Department of Marketing & Entrepreneurship

Fall 2011

Time: Friday 10:30-12:00 PM
Location: 126 Melcher Hall
Open to Public: No reservation or registration required.

Date Speaker Topic
September 16 Murali Mantrala
Missouri

    "Benchmarking Media-Platforms: A Method and Application to Daily Newspapers"
  • Click here to read Abstract

    This paper is focused on benchmarking of media-platform organizations and makes two contributions. We note that productivity benchmarking involves the study of which decision-making unit (DMU) is more efficient in converting inputs into outputs. Benchmarking media-platform DMUs poses some methodological challenges by virtue of their business model. For instance, the outputs of some platform-firms are inherently networked since the outputs of some departments may serve as inputs to the other and vice versa. A survey of the literature suggests that none of the current benchmarking approaches account for all of the media-platform's benchmarking challenges simultaneously. The first contribution of this paper is to combine relatively new techniques in the operations research and statistics literatures to develop a new procedure to benchmark media-platforms that addresses the challenges. The second contribution lies in empirical demonstration/validation of the approach via an application to U.S. print newspaper firms. While doing so, this paper also demonstrates how the developed approach outperforms applications of the existing approaches.
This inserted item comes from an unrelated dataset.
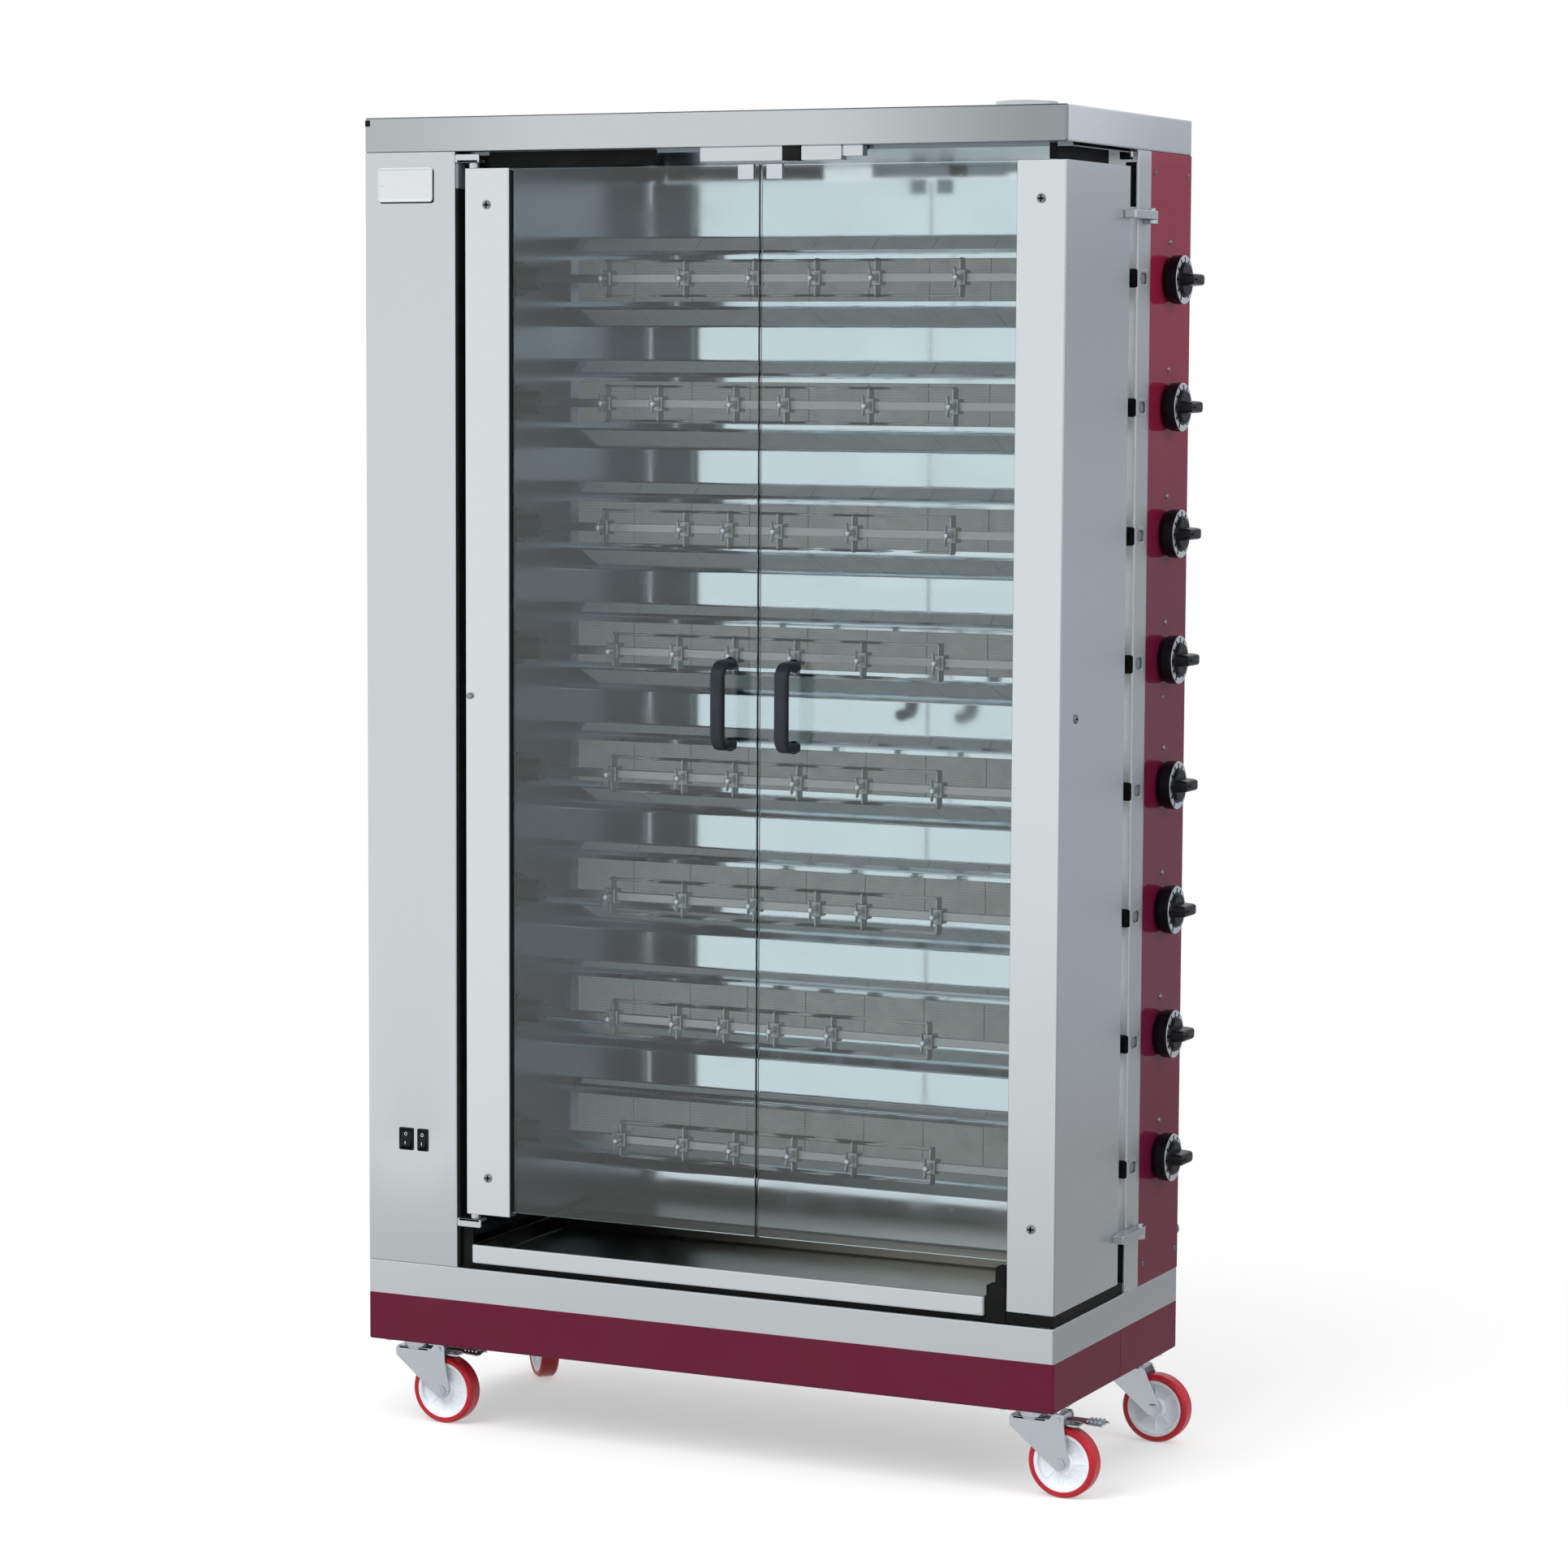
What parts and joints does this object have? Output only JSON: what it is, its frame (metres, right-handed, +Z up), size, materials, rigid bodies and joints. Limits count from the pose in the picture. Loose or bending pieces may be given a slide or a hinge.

September 23 Maureen Morrin
Rutgers

"Scent and Consumer Behavior: What have we learned?"
September 30 David Soberman
Toronto

    "Organizational Structure and Gray Markets"
  • Click here to read Abstract

    Gray marketing, the selling of branded goods outside of manufacturer-authorized channels, is a factor in many industries. Using a model of differentiated Cournot duopoly competition, we analyze how gray markets affect the strategy firms use to enter low-priced foreign markets. In particular, we examine how much autonomy a firm should give to a foreign subsidiary. When production in the foreign country is determined at head office, the firm has a centralized organizational structure. In contrast, when the subsidiary has autonomy to set its own production, the firm has a decentralized organizational structure. In the presence of gray markets, we find that organizational structure has a significant effect on firm profitability. When competing products in the domestic market are highly substitutable, foreign entry accompanied by decentralized management is advantageous. The finding holds in a situation where only one firm enters the foreign market but also in a situation where both firms do so. The advantage of decentralization is not explained by lower gray market volume under decentralization: gray market quantities can also be higher. The advantage of decentralized management comes from the different incentives it creates for decision makers. Under decentralization, every division makes production decisions locally. This leads to aggressive production in the domestic market because the decision maker does not account for reduced gray market sales (this "hurts" the foreign subsidiary). Aggressive domestic production both limits the impact of the gray market and weakens the domestic competitor. The same mechanism also applies when both firms enter the foreign market. As a result, both firms adopt decentralized control but in contrast to the single firm case, the equilibrium is a Prisoners' Dilemma: profits are reduced versus an outcome where both firms operate under centralized control. The combined results imply that in competitive categories where gray marketing is significant, we should observe foreign subsidiaries that operate with a high degree of independence. These results echo the findings of McGuire and Staelin (1983) who find that manufacturers in bilateral duopolies benefit by decentralizing operations when downstream products are close substitutes. However, contrary to the finding for bilateral duopolies, here manufacturers suffer as a result of their decentralized structure.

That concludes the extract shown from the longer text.